ビンさん

二人静かのビンさんのレビュー・感想・評価

二人静か(2023年製作の映画)
3.0
雅之(水澤紳吾)と涼子(西山真来)の夫婦が、都営新宿線一之江駅前(僕は元江戸川区民だったので、場所はすぐ判った)でビラ配りをしている。
二人には幼い娘明菜がいたが、5年前に行方不明になったままだった。
ビラは明菜の消息を求めるものだったが、まったく手がかりのないまま月日が過ぎ、夫婦の関係も冷めきっていた。

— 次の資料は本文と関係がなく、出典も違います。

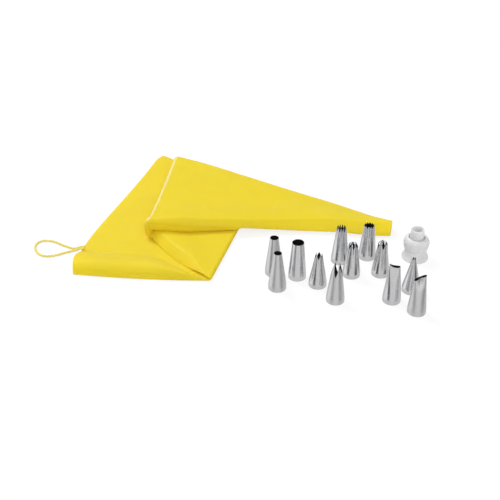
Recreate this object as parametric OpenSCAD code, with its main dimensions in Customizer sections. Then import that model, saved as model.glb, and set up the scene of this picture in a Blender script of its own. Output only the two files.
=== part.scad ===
// Piping bag set: a conical piping bag folded in three layers, a hanging loop,
// a two-piece nozzle coupler and twelve pressed steel nozzles standing beside it.
// Millimetres, +Z up. Origin: centre of the footprint, on the surface the set lies on.

/* [Bag] */
// Thickness of the bag's wall
bag_wall = 0.5; // [0.4:0.05:0.7]
// Half the thickness of a flat, pressed layer of the bag, both walls and the gap
layer_half = 1.3; // [1.2:0.05:1.4]
// Height that the puffed front roll stands above the flat layer
roll_h = 9.6; // [6:0.2:11]
// Width of the front roll, from the near edge to where it is flat again
roll_w = 42; // [36:1:46]
// How far the mouth's edge bows outwards
mouth_bow = 9; // [0:0.5:11]
// Rounding of the mouth's far corner
mouth_corner = 5; // [2:0.5:9]
// Half the height of the fold under the middle layer
low_fold_r = 1.9; // [1.8:0.05:2.1]
// Height of the middle layer at the near end of the crease
middle_near_z = 7.6; // [7:0.1:8.2]
// Height of the middle layer at the far end of the crease
middle_far_z = 6; // [5.5:0.1:6.5]
// Height of the crease at its near end, at the middle of the cloth
crease_near_z = 21.8; // [20.5:0.1:23]
// Height of the crease at its far end, at the middle of the cloth
crease_far_z = 15.4; // [15:0.1:17]
// How far the fold bulges out past the crease
crease_bulge = 4; // [3:0.25:6]
// How far the middle of the crease bends towards the tip
crease_bend = 2.2; // [0:0.2:3.6]
// Gap between the two bag halves along the crease
crease_gap = 0.8; // [0.6:0.1:1.2]
// How far the middle layer's near edge swells up
middle_puff = 3.2; // [0:0.2:4]
// How far the middle layer's near edge bows outwards
middle_bow = 7; // [4:0.5:8]
// How far the top layer's lower wall hangs down by its near edge
near_sag = 8; // [4:0.5:9]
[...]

今日もビラ配りをしていると、手伝わせてほしいと一人の身重の女性、莉奈(ぎぃ子)がやってくる。
彼女は近くのマンションに住んでいるので、いつでも手伝えるという。
涼子は莉奈に親近感を抱くのだが・・・。

不勉強で存じ上げなかったのだが、監督の坂本礼氏はピンク七福神と呼ばれる、ピンク映画の精鋭とのこと。
ピンク七福神とは、いわゆるピンク四天王の次世代くらいの方々なのだろうか。
〜四天王はわかるが〜七福神は存じ上げなかったなぁ。
江戸川区のご出身とのことで、なので冒頭、一之江駅前が登場したのかも。

それはともかく、本作は行方不明になった娘の行方、消息を絶った理由が明かされるミステリー作品かと思ったら全然違った。
もし、僕のようにそういう思いで観に行こうとする方は、ちょっと注意が必要かと。

映画は夫婦のもとに、娘を誘拐したとおぼしき人物から手紙が届く。
が、その手紙の主は意外な人物だった。
このあたりまではミステリー作品なのだが、ここから内容は大きくシフトするし、後半は涼子と莉奈のちょっとしたロードムービーのような展開になる。

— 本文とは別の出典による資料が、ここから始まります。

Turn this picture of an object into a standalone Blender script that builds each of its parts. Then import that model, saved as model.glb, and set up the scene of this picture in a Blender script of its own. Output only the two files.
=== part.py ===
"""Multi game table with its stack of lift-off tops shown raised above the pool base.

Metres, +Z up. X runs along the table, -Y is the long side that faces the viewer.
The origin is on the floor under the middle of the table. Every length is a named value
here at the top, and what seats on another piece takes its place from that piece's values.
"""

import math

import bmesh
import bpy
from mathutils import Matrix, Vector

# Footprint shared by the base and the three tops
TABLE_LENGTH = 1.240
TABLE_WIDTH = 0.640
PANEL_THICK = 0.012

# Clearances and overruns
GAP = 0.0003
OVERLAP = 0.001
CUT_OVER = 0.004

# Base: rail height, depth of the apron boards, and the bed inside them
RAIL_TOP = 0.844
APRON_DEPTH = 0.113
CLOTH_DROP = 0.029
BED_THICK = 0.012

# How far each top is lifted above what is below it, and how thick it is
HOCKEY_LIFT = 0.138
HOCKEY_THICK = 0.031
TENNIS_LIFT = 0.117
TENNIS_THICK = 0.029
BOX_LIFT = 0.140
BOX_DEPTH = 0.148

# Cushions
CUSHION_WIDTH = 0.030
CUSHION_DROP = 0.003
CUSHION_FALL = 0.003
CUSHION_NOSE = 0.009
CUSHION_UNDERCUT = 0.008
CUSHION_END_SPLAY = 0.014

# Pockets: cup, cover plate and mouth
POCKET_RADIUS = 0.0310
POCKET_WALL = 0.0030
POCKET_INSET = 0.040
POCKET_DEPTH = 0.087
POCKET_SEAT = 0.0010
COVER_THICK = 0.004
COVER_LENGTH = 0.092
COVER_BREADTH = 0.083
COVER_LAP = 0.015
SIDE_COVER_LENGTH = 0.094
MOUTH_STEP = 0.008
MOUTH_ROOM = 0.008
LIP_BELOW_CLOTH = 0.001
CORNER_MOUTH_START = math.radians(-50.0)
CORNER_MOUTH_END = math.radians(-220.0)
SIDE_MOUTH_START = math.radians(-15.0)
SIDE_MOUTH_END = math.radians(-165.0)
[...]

このあたりの展開には困惑してしまったし、娘が行方不明になったエピソードは何処かへ行ってしまうのだ。

映画は雅之と涼子夫婦にある出来事が起こって、関係が崩れていきそうになるが、そこからどう修復するか、そこに重きが置かれていて、そのきっかけが誘拐事件というのは、正直ちょっと抵抗があった。

ただ、後半のロードムービーの部分、場所は成田近辺なのだが、ここのロケーションがいい。
荒涼とした、涼子と莉奈の心情ともマッチしたその空気感は凄いなと感じた部分。

ここでの時折り上空を飛行する飛行機の音が重要な意味を持ってくる。
莉奈の生い立ちにも鳴り響き、雅之と涼子との印象的なクライマックス後のシーンにも鳴り響くのだ。

なお、本編には一切劇伴は流れない。
なのでより一層、効果音の印象は強い。

総じてちょっと理解しづらい作品だった。
エンドクレジット後に、スナックが舞台の1シークエンスが描かれるのだが、ここでのラジオ(TVか?)の音声に聞き耳立てるべし。
けっこう重要なことを言ってるが、これがまた聞き取りづらいんだ。
敢えて聴こえづらいようにしているのか、そうでないのか。
ここも合わせて監督の創作意図がいまひとつ見えてこなかった。

鑑賞したのは公開2日目で、坂本監督、水澤紳吾さん、リモートで西山真来さんによる舞台挨拶があった。
舞台挨拶を聞いても、監督による創作意図も、莉子というキャラの行動など、いまひとつわかりかねるものがあった。